The gym is plastered with the faces of other heroes, photos and posters featuring members past, many depicting Spike, legendary Dublin fighter of the 1940s and father to the McCormack brothers. Once a son of Spike McCormack, always a son of Spike. "When you have a father like that, it's never you in your own right, but that's no problem," says John. Anyway, in their younger days he and Pat travelled the world as boxers themselves, making big names for themselves. "Twice around the world," says Pat. "We went everywhere, we've had two lifetimes, the best kind of life." Pat was on the same bill as Mohammad Ali at that famous fight in Croke Park in 1972. John has been quoted as saying he didn't know whether to kiss Ali or shake his hand, because "he was so bleedin' gorgeous".

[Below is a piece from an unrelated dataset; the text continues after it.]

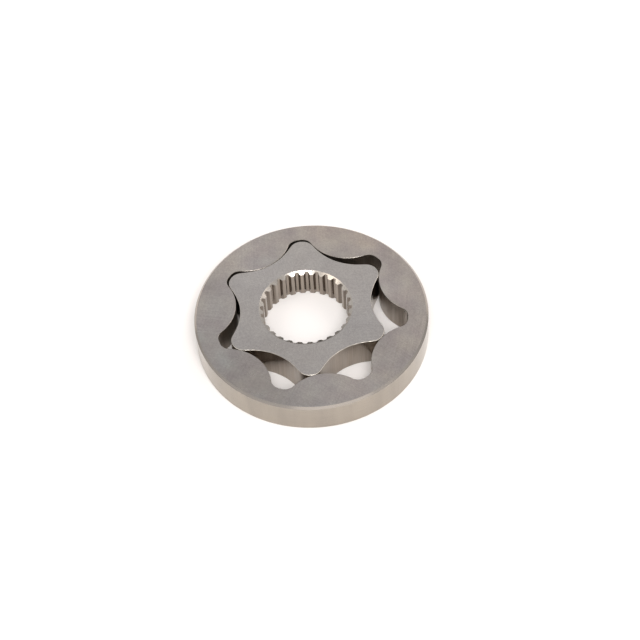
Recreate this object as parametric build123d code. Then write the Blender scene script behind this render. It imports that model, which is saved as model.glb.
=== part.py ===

PAT WAS ALWAYS the smaller one, always wilder in his ways. "I was born wild," he grins, and if you look closely you can still see the fire in his eyes. In his teens, he was sent to Artane school for young offenders for smashing a window. There was a £5 fine which his mother duly paid "but I got seven years anyway". John kept mitching off school and was sentenced to six years in Artane. The place couldn't contain Pat and he was sent to Letterfrack Industrial School, or "Alcatraz", as Pat calls the detention centre. "My father always said I was the gentleman boxer and he was an absolute divil, in the ring, he was the real fighter out of the two of us," says John. "I got my wildness out of me in the ring," says Pat.
With just 18 months separating them, the lives of the brothers always had a certain symmetry. Borstal. Boxing. And both chose painting and decorating as a way to earn a living outside of the ring. Both now in their early sixties, they've spent most of that time passing on skills, instilling discipline, barking directions, offering encouragement and feeding those fearless dreams. They'll be doing more of the same for all those who walk through the door at St Saviour's, the smell of teen spirit whacking you full in the face, for a good while yet.
"We're ex-boxers, we'll always come back to the environment we know best. We were born to do it," says Pat.